Does anyone know something about the state of lz4 transparent (de)compression in btrfs? I think with it's higher (de)compression speed lz4 should perform even better than lzo/zlib for transparent (de)compression in btrfs.
I have more Btrfs compression and general filesystem questions for the experts out there.
First for non-compressed filesystems. When an existing file is modified (something in the middle is changed or some data is prepended or appended like log files), is the entire file rewritten to disk or are the changes detected and only those parts are written to disk? It seems at least appending to a file won't cause the existing data to be rewritten.
For compressed files, how does this work? When reading the file it is decompressed and nothing is changed on the disk. When a file is modified, will the entire file be recompressed or only the modified parts? For example, when appending to a log file, will the entire file be recompressed or does Btrfs use independent compressed blocks and just appends the new blocks to the log file? If so, then if a file is changed "enough" will Btrfs try to recompress the entire file?
skinny metadata and larger leaf/node sizes
It would be interesting if we can see some differences between defaults vs 16k leaf size vs skinny metadata. Though I think 16k was already moved to default.
It depends how the program is written. Most programs cause full overwrites. I'd be very surprised if btrfs (or any other fs for the matter) expended the cpu cycles to detect changes - think 30GB video files and the lag it would cause.
Originally Posted by guido12
The data may end up in a new block on a SSD, but the logical address of that data would be in the same place the old data was. So your filesystem would have no way of knowing it was a copy and no way of getting back the old data.
Originally Posted by liam
Thanks, being software dependent makes sense. Do you know how the Btrfs compression algorithm works? The linked wiki says compression is skipped on files if the first compressed portion doesn't yield a smaller size. I couldn't find any info on how existing files are processed. So, if a program specifically only changes part of a file where on a non-compressed filesystem, only that part is modified, will Btrfs recompress the entire file and rewrite it? Then again, if most programs rewrite entire files then my worry is probably mostly useless and is just a what if scenario.
Originally Posted by curaga
I ask, because some years back, I read a Microsoft Technet or blog article about NTFS compression. It works on independent compression blocks. If a program is only modifying a part of a file and it is within a single compression block then only that block will be modified and recompressed. If it spans multiple blocks then the entire file or a chunk larger than the modified amount are recompressed and rewritten to disk. For the (few) programs that only modifies ranges of bytes, there could actually be more write accesses or, possibly, more data written to disk compared to NTFS compression being disabled.

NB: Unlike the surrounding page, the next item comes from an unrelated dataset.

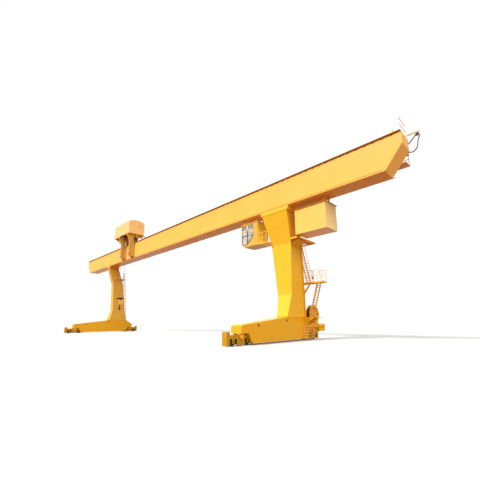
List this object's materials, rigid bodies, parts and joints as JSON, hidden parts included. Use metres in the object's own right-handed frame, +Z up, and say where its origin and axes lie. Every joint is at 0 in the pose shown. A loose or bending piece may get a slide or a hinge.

i do not know how btrfs handles this, but this statement above is in generally wrong!
Originally Posted by curaga
while it is true that if you open a file in a common editor, modify it and then save it back the whole file is usually rewrtitten. That is because most editors read the whole file into the memory and then save it back.
though this is not the case usually for file modifying apps that are NOT editors (or editors able to handle big files, like video editors), like it is usually with log file writers. here it will be seeked whithin files. modifications only affect the block that is being modified and maybe the follow up block(s).
if btrfs is compressing blockwise (which would make the most sense imho) then btrfs would only need to recompress the affected blocks.
regarding performance relevant scenarios i wuld expect that only modified parts will be recompressed because editing file in an editor is not an action happening 100 times per second and thus not a performance relevant case.
Thanks for giving me the laugh! Good one!
Originally Posted by endman
You're right, DEFAULT_MKFS_LEAF_SIZE is finally 16k.
Originally Posted by renkin
And I agree, nodesize and skinny-metadata are the tunables I acually care about, everything else has sensible defaults or is a no-brainer (compression & noatime).